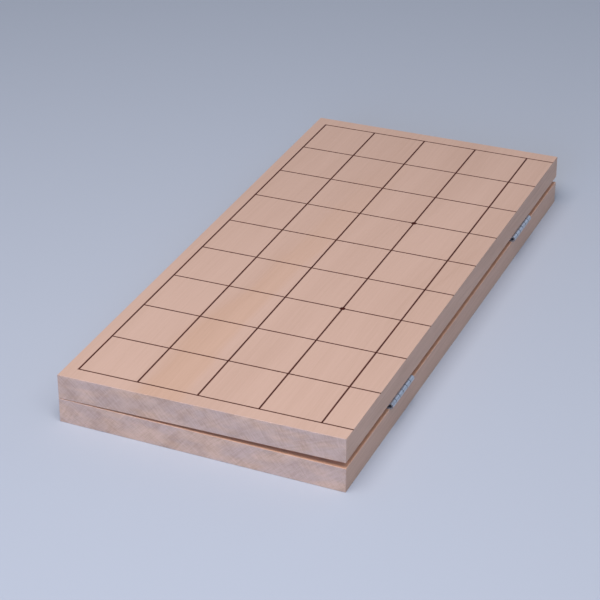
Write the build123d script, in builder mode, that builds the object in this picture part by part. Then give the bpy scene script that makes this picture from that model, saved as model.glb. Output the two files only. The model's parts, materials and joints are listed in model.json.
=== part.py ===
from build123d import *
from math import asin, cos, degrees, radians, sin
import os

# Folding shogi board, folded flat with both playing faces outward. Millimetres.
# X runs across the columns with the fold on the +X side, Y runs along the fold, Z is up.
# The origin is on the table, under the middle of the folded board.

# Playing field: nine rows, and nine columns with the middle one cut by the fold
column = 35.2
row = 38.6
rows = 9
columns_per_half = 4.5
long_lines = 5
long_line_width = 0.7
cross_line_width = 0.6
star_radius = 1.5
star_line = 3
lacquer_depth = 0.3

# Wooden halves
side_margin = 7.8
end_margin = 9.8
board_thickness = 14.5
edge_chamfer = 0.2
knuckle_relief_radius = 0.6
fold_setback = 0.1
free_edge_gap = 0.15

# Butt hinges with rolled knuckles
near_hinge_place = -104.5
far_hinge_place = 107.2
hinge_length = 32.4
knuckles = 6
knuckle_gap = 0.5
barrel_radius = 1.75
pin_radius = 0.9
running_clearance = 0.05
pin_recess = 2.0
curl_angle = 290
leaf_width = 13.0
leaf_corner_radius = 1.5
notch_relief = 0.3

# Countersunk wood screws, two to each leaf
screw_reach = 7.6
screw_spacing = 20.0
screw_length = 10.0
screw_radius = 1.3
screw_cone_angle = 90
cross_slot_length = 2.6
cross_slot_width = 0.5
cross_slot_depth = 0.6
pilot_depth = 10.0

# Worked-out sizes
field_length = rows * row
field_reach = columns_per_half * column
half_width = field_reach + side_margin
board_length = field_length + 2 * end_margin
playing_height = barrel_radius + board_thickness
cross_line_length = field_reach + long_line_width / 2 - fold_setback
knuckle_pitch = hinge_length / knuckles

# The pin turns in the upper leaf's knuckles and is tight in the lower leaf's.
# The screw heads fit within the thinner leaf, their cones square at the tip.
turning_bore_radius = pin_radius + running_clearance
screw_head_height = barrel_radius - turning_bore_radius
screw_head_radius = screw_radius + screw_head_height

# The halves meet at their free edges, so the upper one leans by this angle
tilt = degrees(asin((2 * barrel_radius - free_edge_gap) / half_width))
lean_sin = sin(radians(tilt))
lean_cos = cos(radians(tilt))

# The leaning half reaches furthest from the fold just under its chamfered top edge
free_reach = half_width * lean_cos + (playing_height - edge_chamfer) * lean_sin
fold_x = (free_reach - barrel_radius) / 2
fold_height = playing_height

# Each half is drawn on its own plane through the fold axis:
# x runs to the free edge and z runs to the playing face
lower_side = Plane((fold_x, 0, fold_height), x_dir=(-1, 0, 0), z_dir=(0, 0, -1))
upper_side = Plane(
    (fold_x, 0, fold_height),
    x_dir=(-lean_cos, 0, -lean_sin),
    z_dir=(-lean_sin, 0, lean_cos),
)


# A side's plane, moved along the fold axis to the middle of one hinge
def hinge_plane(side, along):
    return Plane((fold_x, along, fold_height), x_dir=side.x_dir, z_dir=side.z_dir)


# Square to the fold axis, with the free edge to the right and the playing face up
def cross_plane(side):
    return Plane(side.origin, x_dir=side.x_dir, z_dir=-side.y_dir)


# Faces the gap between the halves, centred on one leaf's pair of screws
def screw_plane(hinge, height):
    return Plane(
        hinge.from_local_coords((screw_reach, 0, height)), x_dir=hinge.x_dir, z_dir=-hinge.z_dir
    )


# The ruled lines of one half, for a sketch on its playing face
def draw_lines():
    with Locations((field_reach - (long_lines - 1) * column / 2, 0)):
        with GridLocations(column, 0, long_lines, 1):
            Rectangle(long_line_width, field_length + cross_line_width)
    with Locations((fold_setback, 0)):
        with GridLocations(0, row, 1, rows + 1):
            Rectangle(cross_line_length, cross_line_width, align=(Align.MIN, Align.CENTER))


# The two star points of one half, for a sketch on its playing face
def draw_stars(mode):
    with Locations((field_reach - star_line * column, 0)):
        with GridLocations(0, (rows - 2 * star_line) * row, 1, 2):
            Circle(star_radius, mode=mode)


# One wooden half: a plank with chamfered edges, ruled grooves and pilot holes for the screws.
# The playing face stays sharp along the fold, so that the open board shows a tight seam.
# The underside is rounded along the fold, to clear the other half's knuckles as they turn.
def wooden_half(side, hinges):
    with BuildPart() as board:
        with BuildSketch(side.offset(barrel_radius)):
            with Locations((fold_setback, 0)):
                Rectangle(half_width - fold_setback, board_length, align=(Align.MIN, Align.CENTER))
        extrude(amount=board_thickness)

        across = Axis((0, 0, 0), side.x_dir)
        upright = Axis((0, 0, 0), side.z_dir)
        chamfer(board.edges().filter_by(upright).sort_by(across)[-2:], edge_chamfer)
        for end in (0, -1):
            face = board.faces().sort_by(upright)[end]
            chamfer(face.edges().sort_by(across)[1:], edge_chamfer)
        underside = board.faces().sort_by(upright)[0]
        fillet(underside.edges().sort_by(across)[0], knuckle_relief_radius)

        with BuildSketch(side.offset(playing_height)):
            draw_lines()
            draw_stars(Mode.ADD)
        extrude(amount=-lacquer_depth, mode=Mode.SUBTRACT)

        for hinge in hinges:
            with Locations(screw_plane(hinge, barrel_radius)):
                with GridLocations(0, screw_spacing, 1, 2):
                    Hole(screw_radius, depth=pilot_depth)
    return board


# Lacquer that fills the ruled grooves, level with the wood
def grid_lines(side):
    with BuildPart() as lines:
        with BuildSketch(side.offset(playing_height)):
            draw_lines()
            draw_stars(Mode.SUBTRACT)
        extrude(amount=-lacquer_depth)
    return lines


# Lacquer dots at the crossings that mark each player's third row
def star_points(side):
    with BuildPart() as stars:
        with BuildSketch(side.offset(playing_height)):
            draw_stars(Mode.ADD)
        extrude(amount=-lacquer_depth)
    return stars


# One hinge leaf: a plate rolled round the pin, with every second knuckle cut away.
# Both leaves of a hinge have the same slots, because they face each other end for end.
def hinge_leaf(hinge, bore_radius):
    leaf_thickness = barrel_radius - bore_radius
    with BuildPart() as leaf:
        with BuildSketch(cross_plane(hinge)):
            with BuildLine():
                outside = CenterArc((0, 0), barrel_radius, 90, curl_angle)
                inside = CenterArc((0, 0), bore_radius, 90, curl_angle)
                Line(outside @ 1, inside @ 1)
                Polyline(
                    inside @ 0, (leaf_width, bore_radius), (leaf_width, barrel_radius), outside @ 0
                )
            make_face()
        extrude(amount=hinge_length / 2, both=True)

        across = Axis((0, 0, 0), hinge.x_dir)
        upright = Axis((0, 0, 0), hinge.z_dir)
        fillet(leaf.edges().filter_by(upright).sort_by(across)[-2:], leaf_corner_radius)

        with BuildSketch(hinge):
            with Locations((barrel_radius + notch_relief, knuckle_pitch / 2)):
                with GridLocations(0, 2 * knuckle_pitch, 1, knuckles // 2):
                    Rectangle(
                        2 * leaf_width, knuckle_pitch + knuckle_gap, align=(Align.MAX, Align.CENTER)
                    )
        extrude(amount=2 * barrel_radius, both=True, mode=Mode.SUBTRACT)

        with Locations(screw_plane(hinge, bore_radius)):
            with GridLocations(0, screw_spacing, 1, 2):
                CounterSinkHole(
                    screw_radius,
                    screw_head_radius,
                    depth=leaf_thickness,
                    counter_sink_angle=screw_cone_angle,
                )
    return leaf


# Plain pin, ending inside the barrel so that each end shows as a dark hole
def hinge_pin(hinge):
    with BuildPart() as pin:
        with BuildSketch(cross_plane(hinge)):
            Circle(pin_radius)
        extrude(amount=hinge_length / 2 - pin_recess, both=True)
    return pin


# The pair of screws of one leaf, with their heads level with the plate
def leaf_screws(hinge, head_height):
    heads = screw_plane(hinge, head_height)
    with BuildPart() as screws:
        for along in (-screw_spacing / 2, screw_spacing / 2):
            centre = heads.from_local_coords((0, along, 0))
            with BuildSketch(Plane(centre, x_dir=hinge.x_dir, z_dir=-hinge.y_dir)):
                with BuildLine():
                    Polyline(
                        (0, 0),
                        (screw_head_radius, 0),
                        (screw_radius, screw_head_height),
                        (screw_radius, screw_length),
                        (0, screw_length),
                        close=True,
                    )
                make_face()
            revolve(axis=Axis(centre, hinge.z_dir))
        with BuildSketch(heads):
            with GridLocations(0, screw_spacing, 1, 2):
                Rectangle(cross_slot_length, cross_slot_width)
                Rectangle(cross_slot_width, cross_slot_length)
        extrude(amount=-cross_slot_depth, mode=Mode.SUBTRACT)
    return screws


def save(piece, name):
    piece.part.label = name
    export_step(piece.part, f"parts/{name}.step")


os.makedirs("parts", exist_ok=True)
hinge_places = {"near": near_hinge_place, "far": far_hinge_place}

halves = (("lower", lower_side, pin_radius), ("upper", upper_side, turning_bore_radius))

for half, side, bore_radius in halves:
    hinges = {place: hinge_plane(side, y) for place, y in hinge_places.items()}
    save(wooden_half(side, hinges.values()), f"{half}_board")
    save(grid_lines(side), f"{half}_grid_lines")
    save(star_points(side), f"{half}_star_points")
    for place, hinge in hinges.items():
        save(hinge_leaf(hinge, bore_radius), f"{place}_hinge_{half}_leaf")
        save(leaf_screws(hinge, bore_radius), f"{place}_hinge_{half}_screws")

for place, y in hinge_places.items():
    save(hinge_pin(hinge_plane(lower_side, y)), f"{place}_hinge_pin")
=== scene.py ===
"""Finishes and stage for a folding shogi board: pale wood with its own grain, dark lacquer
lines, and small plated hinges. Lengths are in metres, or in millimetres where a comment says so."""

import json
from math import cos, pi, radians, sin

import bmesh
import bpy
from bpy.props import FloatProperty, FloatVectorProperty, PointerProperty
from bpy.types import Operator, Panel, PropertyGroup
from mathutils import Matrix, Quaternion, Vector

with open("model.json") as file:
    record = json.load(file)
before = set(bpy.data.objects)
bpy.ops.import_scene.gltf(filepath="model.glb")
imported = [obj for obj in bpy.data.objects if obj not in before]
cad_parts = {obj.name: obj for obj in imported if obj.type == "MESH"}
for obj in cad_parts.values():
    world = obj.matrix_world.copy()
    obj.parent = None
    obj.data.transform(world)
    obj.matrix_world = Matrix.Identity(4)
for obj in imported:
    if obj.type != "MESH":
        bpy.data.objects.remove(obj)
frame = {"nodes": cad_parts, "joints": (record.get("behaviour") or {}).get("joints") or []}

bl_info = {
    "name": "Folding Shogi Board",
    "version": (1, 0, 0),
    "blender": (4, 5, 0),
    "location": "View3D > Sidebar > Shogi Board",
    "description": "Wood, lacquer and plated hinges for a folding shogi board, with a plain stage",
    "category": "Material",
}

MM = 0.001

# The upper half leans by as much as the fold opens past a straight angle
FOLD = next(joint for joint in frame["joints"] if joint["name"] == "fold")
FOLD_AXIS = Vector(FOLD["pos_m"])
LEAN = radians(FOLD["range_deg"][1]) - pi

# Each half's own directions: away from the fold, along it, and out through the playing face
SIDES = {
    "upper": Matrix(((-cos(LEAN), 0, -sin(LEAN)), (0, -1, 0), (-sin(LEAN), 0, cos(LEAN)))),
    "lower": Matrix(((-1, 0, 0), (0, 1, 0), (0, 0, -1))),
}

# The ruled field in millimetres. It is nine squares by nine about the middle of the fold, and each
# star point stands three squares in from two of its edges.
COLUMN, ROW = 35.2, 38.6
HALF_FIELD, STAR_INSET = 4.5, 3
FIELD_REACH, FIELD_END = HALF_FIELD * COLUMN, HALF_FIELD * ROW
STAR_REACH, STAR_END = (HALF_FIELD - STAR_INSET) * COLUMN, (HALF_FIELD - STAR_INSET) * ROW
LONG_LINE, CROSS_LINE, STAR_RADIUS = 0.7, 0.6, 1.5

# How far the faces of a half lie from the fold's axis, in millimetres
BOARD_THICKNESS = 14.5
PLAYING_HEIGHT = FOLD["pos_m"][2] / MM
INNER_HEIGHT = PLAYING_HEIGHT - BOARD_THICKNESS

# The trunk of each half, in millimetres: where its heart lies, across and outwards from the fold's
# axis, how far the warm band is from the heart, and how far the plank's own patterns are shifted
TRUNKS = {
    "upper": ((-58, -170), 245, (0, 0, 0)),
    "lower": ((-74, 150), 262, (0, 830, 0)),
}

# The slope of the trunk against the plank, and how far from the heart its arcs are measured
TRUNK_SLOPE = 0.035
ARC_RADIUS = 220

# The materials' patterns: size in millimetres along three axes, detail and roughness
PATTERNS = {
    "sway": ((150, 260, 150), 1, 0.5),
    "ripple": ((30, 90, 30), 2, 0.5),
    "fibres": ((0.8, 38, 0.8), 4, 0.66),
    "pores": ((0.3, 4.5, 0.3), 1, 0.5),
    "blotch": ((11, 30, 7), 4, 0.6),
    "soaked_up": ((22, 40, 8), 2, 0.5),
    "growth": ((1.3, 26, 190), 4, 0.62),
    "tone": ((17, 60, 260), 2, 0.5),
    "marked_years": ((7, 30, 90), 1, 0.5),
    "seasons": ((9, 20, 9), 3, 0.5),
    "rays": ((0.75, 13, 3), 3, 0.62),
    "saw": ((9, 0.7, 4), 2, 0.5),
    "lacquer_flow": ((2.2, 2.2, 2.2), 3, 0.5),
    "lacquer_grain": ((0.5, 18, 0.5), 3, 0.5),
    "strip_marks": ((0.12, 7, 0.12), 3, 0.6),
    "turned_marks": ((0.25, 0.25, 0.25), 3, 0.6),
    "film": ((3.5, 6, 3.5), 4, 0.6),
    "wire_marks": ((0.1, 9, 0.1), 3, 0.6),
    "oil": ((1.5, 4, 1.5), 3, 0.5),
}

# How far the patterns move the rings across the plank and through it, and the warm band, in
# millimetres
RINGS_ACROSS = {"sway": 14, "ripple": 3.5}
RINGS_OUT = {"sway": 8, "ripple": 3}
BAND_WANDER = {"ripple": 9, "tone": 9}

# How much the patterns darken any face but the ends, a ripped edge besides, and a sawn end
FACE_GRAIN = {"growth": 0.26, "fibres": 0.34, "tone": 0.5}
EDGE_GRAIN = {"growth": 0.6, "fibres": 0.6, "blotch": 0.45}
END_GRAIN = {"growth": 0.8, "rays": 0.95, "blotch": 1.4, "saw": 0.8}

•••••

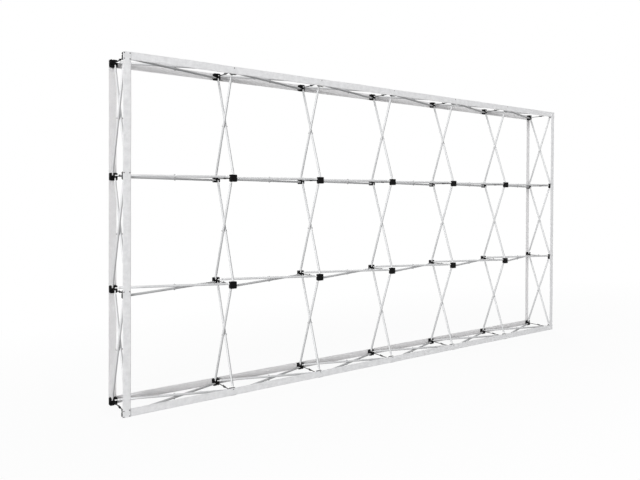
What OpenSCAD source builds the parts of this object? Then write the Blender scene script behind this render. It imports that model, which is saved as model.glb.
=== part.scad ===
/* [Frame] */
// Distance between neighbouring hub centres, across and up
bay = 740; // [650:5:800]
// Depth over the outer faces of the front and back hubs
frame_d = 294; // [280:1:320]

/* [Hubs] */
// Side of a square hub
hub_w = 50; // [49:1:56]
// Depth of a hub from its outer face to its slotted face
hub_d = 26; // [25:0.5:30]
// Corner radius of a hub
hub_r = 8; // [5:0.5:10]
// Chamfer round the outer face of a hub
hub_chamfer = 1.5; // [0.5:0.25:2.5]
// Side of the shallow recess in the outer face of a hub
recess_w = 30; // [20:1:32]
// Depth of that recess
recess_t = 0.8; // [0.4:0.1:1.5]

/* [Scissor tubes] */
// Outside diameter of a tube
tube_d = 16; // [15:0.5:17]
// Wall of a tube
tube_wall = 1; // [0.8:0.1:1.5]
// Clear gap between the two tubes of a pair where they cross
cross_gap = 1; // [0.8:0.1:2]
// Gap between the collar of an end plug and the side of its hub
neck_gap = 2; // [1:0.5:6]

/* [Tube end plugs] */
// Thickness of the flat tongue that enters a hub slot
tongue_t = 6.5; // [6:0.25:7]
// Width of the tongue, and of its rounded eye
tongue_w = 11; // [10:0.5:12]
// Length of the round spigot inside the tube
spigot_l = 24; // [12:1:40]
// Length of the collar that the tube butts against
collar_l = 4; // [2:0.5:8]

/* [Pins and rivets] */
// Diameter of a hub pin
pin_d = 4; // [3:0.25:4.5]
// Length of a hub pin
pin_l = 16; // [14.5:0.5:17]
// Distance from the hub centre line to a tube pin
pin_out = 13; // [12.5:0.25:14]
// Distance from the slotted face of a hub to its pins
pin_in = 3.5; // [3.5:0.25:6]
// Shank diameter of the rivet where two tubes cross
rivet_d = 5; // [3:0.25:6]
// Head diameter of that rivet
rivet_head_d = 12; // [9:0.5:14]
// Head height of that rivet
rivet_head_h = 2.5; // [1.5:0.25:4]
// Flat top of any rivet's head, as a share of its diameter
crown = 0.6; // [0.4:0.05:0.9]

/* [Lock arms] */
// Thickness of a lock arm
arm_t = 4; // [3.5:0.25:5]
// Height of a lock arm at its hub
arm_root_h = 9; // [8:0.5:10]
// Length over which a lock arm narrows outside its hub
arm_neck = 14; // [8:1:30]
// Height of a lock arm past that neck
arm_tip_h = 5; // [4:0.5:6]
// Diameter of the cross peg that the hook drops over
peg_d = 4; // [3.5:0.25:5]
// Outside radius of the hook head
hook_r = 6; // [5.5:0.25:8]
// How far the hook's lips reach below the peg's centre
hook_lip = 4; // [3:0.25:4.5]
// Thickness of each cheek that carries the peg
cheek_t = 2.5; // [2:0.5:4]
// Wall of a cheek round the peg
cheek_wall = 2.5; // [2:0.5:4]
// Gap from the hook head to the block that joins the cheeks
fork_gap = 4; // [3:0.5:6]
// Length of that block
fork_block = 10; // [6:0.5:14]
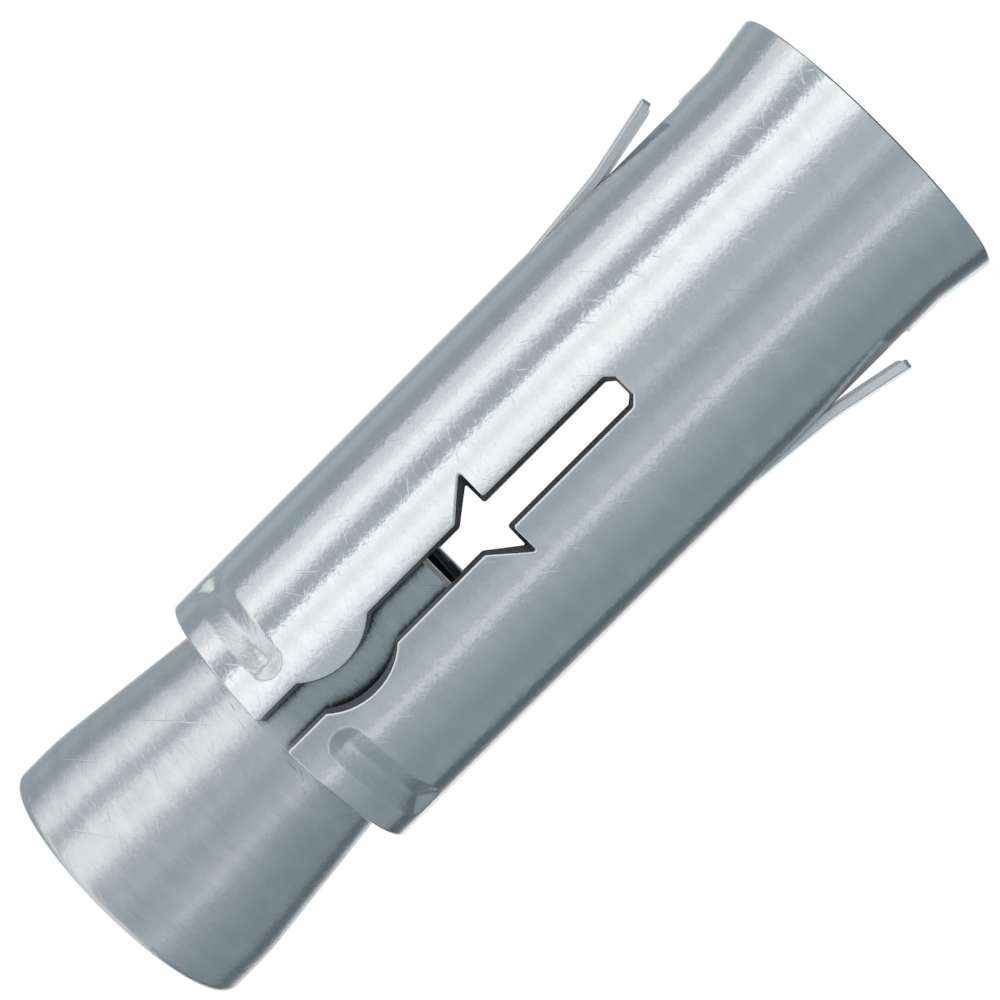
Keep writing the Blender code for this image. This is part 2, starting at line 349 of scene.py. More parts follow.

•••••

Extract and output the part that opens with the line containing "Write the build123d" and closes with the line containing "# The origin", unchanged, ends included.

Final result:
Write the build123d script, in builder mode, that builds the object in this picture part by part. Then give the bpy scene script that makes this picture from that model, saved as model.glb. Output the two files only. The model's parts, materials and joints are listed in model.json.
=== part.py ===
from build123d import *
from math import asin, cos, degrees, radians, sin
import os

# Folding shogi board, folded flat with both playing faces outward. Millimetres.
# X runs across the columns with the fold on the +X side, Y runs along the fold, Z is up.
# The origin is on the table, under the middle of the folded board.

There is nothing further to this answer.